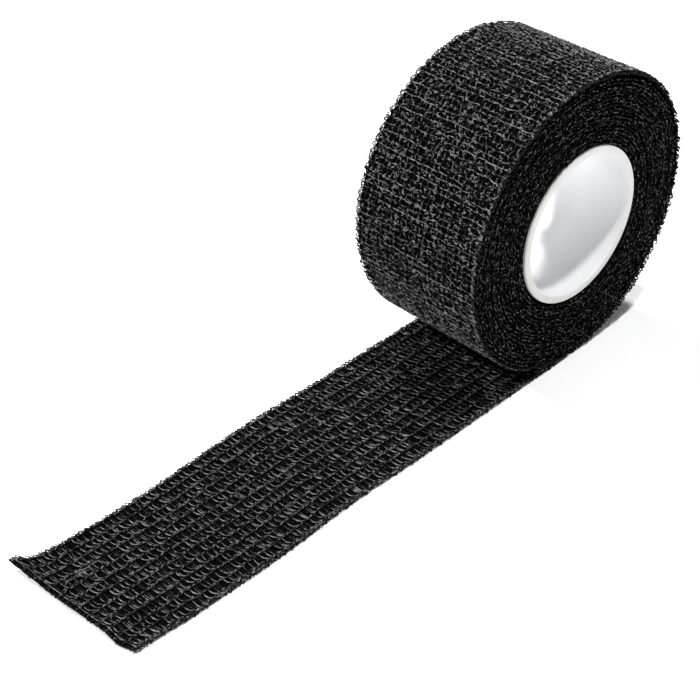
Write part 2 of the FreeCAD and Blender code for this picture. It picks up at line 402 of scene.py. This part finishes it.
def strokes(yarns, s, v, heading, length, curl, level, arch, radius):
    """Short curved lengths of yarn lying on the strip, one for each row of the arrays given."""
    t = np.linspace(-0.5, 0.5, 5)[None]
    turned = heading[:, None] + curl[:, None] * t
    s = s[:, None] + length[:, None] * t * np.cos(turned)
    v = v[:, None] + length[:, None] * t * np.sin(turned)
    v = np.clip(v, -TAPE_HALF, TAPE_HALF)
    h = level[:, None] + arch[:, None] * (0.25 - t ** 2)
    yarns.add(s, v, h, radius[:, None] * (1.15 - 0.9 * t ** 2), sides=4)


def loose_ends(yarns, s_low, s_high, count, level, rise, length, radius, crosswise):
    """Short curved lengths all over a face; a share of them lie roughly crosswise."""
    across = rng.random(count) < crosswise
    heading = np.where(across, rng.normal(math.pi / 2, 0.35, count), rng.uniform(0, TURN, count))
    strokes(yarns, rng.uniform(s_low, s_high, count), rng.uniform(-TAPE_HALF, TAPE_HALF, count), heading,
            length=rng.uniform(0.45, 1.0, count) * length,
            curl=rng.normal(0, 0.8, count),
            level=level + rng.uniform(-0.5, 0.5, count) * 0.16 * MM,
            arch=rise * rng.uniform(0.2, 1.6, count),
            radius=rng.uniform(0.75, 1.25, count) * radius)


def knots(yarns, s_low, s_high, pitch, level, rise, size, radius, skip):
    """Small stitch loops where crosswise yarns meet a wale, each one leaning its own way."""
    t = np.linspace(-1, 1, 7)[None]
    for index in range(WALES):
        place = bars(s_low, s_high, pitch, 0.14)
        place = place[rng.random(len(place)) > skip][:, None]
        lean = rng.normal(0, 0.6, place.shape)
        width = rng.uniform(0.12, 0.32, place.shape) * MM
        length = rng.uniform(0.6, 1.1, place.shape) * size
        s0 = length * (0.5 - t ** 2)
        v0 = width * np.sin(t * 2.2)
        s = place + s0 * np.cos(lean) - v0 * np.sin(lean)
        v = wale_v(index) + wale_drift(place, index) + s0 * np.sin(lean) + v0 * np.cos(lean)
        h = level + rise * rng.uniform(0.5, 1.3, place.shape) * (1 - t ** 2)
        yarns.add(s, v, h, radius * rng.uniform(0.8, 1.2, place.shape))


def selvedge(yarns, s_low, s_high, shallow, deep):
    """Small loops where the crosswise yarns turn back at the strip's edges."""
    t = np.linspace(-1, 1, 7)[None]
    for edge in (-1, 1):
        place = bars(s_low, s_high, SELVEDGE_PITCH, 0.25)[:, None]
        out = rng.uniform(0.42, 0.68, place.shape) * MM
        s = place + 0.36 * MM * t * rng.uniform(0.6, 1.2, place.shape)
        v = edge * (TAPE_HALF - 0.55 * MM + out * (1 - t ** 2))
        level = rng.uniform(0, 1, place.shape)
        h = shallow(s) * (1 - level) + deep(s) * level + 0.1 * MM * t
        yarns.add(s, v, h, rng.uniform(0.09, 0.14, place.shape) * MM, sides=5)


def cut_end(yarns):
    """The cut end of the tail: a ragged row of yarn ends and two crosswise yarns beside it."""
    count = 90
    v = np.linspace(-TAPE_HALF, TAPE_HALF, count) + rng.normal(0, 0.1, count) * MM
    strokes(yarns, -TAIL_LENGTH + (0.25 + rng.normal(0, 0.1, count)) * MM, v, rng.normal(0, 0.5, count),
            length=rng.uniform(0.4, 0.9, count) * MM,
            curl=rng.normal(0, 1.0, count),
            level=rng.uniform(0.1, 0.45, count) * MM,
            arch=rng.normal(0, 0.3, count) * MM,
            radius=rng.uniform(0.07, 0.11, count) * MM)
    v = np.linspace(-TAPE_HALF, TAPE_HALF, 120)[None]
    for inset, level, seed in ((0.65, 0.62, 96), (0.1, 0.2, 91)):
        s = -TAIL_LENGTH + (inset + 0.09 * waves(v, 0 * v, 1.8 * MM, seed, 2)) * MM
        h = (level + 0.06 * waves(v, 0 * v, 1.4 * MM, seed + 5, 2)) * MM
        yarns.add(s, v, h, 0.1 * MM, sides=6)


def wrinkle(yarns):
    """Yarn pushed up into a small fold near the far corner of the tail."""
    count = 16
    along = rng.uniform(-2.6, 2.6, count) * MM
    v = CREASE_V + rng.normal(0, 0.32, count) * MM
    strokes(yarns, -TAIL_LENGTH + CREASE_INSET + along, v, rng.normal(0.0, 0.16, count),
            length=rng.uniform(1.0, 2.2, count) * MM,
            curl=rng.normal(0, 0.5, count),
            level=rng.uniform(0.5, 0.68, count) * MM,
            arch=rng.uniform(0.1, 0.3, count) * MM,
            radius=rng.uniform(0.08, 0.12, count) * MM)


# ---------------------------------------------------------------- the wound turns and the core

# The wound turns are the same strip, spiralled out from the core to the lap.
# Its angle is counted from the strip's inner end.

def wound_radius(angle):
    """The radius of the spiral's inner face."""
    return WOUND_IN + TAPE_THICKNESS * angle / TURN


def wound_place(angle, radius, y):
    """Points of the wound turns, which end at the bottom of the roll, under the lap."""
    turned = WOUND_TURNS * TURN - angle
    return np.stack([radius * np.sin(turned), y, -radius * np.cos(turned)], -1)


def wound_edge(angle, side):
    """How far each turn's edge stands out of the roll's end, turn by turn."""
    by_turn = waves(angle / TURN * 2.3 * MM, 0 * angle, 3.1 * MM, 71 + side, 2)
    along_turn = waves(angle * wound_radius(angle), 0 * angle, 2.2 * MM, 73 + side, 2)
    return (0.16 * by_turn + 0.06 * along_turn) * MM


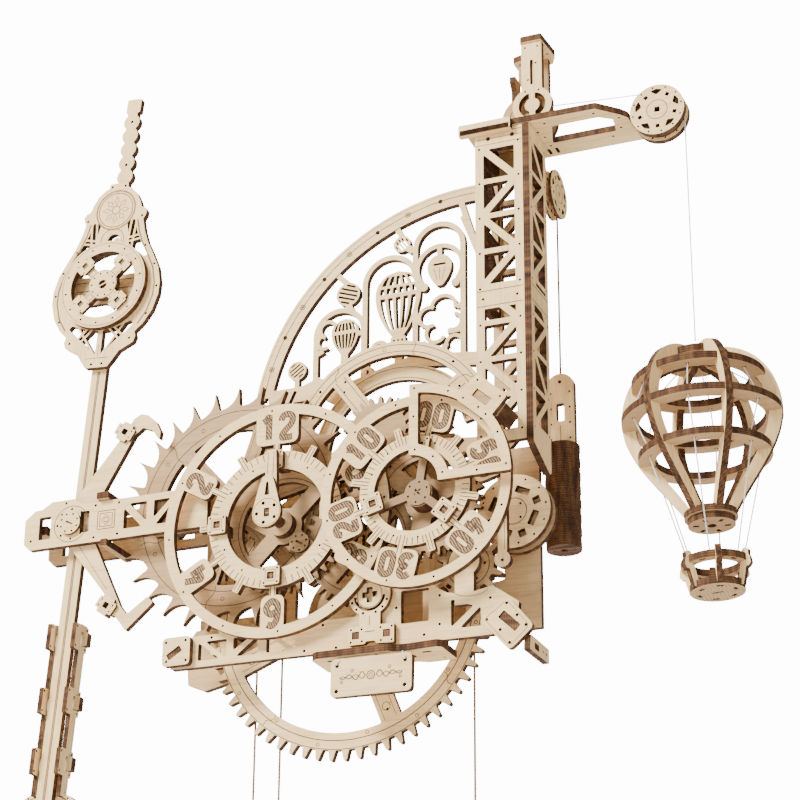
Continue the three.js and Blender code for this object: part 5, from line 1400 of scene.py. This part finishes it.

[TASK DESCRIPTION] From the listing above, reproduce all the lines exactly.

[FINISHED ANSWER]
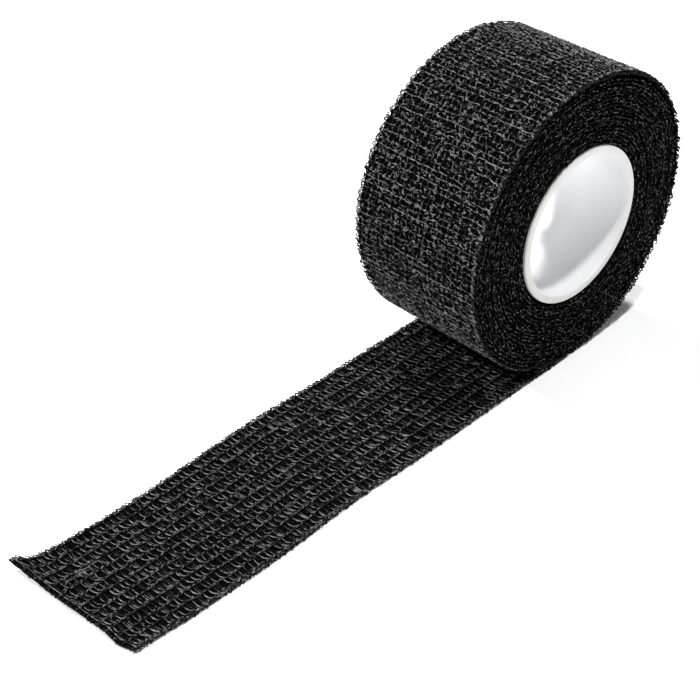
Write part 2 of the FreeCAD and Blender code for this picture. It picks up at line 402 of scene.py. This part finishes it.
def strokes(yarns, s, v, heading, length, curl, level, arch, radius):
    """Short curved lengths of yarn lying on the strip, one for each row of the arrays given."""
    t = np.linspace(-0.5, 0.5, 5)[None]
    turned = heading[:, None] + curl[:, None] * t
    s = s[:, None] + length[:, None] * t * np.cos(turned)
    v = v[:, None] + length[:, None] * t * np.sin(turned)
    v = np.clip(v, -TAPE_HALF, TAPE_HALF)
    h = level[:, None] + arch[:, None] * (0.25 - t ** 2)
    yarns.add(s, v, h, radius[:, None] * (1.15 - 0.9 * t ** 2), sides=4)


def loose_ends(yarns, s_low, s_high, count, level, rise, length, radius, crosswise):
    """Short curved lengths all over a face; a share of them lie roughly crosswise."""
    across = rng.random(count) < crosswise
    heading = np.where(across, rng.normal(math.pi / 2, 0.35, count), rng.uniform(0, TURN, count))
    strokes(yarns, rng.uniform(s_low, s_high, count), rng.uniform(-TAPE_HALF, TAPE_HALF, count), heading,
            length=rng.uniform(0.45, 1.0, count) * length,
            curl=rng.normal(0, 0.8, count),
            level=level + rng.uniform(-0.5, 0.5, count) * 0.16 * MM,
            arch=rise * rng.uniform(0.2, 1.6, count),
            radius=rng.uniform(0.75, 1.25, count) * radius)


def knots(yarns, s_low, s_high, pitch, level, rise, size, radius, skip):
    """Small stitch loops where crosswise yarns meet a wale, each one leaning its own way."""
    t = np.linspace(-1, 1, 7)[None]
    for index in range(WALES):
        place = bars(s_low, s_high, pitch, 0.14)
        place = place[rng.random(len(place)) > skip][:, None]
        lean = rng.normal(0, 0.6, place.shape)
        width = rng.uniform(0.12, 0.32, place.shape) * MM
        length = rng.uniform(0.6, 1.1, place.shape) * size
        s0 = length * (0.5 - t ** 2)
        v0 = width * np.sin(t * 2.2)
        s = place + s0 * np.cos(lean) - v0 * np.sin(lean)
        v = wale_v(index) + wale_drift(place, index) + s0 * np.sin(lean) + v0 * np.cos(lean)
        h = level + rise * rng.uniform(0.5, 1.3, place.shape) * (1 - t ** 2)
        yarns.add(s, v, h, radius * rng.uniform(0.8, 1.2, place.shape))


def selvedge(yarns, s_low, s_high, shallow, deep):
    """Small loops where the crosswise yarns turn back at the strip's edges."""
    t = np.linspace(-1, 1, 7)[None]
    for edge in (-1, 1):
        place = bars(s_low, s_high, SELVEDGE_PITCH, 0.25)[:, None]
        out = rng.uniform(0.42, 0.68, place.shape) * MM
        s = place + 0.36 * MM * t * rng.uniform(0.6, 1.2, place.shape)
        v = edge * (TAPE_HALF - 0.55 * MM + out * (1 - t ** 2))
        level = rng.uniform(0, 1, place.shape)
        h = shallow(s) * (1 - level) + deep(s) * level + 0.1 * MM * t
        yarns.add(s, v, h, rng.uniform(0.09, 0.14, place.shape) * MM, sides=5)


def cut_end(yarns):
    """The cut end of the tail: a ragged row of yarn ends and two crosswise yarns beside it."""
    count = 90
    v = np.linspace(-TAPE_HALF, TAPE_HALF, count) + rng.normal(0, 0.1, count) * MM
    strokes(yarns, -TAIL_LENGTH + (0.25 + rng.normal(0, 0.1, count)) * MM, v, rng.normal(0, 0.5, count),
            length=rng.uniform(0.4, 0.9, count) * MM,
            curl=rng.normal(0, 1.0, count),
            level=rng.uniform(0.1, 0.45, count) * MM,
            arch=rng.normal(0, 0.3, count) * MM,
            radius=rng.uniform(0.07, 0.11, count) * MM)
    v = np.linspace(-TAPE_HALF, TAPE_HALF, 120)[None]
    for inset, level, seed in ((0.65, 0.62, 96), (0.1, 0.2, 91)):
        s = -TAIL_LENGTH + (inset + 0.09 * waves(v, 0 * v, 1.8 * MM, seed, 2)) * MM
        h = (level + 0.06 * waves(v, 0 * v, 1.4 * MM, seed + 5, 2)) * MM
        yarns.add(s, v, h, 0.1 * MM, sides=6)


def wrinkle(yarns):
    """Yarn pushed up into a small fold near the far corner of the tail."""
    count = 16
    along = rng.uniform(-2.6, 2.6, count) * MM
    v = CREASE_V + rng.normal(0, 0.32, count) * MM
    strokes(yarns, -TAIL_LENGTH + CREASE_INSET + along, v, rng.normal(0.0, 0.16, count),
            length=rng.uniform(1.0, 2.2, count) * MM,
            curl=rng.normal(0, 0.5, count),
            level=rng.uniform(0.5, 0.68, count) * MM,
            arch=rng.uniform(0.1, 0.3, count) * MM,
            radius=rng.uniform(0.08, 0.12, count) * MM)


# ---------------------------------------------------------------- the wound turns and the core

# The wound turns are the same strip, spiralled out from the core to the lap.
# Its angle is counted from the strip's inner end.

def wound_radius(angle):
    """The radius of the spiral's inner face."""
    return WOUND_IN + TAPE_THICKNESS * angle / TURN


def wound_place(angle, radius, y):
    """Points of the wound turns, which end at the bottom of the roll, under the lap."""
    turned = WOUND_TURNS * TURN - angle
    return np.stack([radius * np.sin(turned), y, -radius * np.cos(turned)], -1)


def wound_edge(angle, side):
    """How far each turn's edge stands out of the roll's end, turn by turn."""
    by_turn = waves(angle / TURN * 2.3 * MM, 0 * angle, 3.1 * MM, 71 + side, 2)
    along_turn = waves(angle * wound_radius(angle), 0 * angle, 2.2 * MM, 73 + side, 2)
    return (0.16 * by_turn + 0.06 * along_turn) * MM


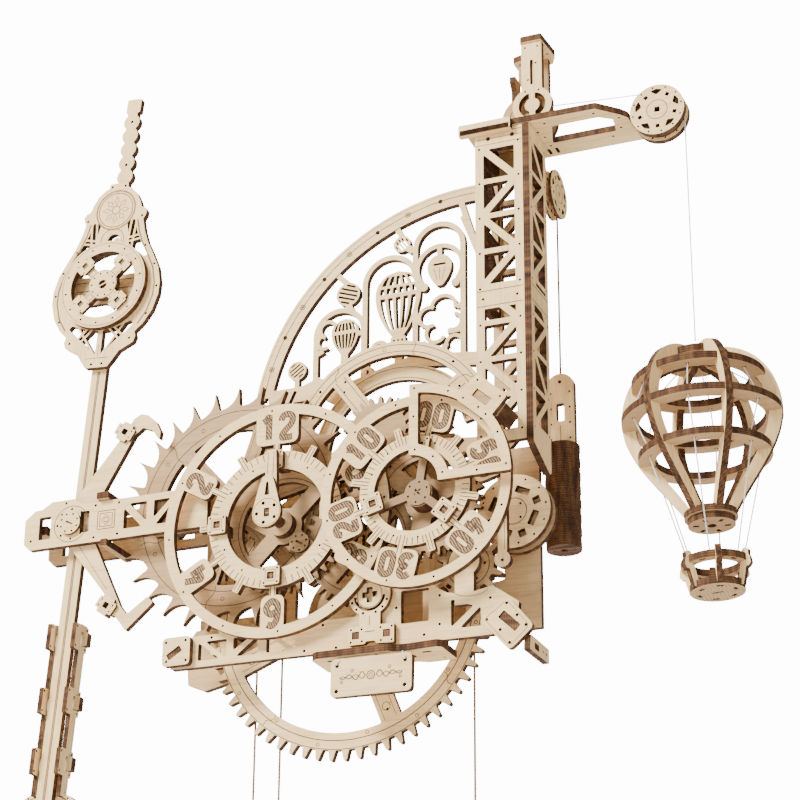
Continue the three.js and Blender code for this object: part 5, from line 1400 of scene.py. This part finishes it.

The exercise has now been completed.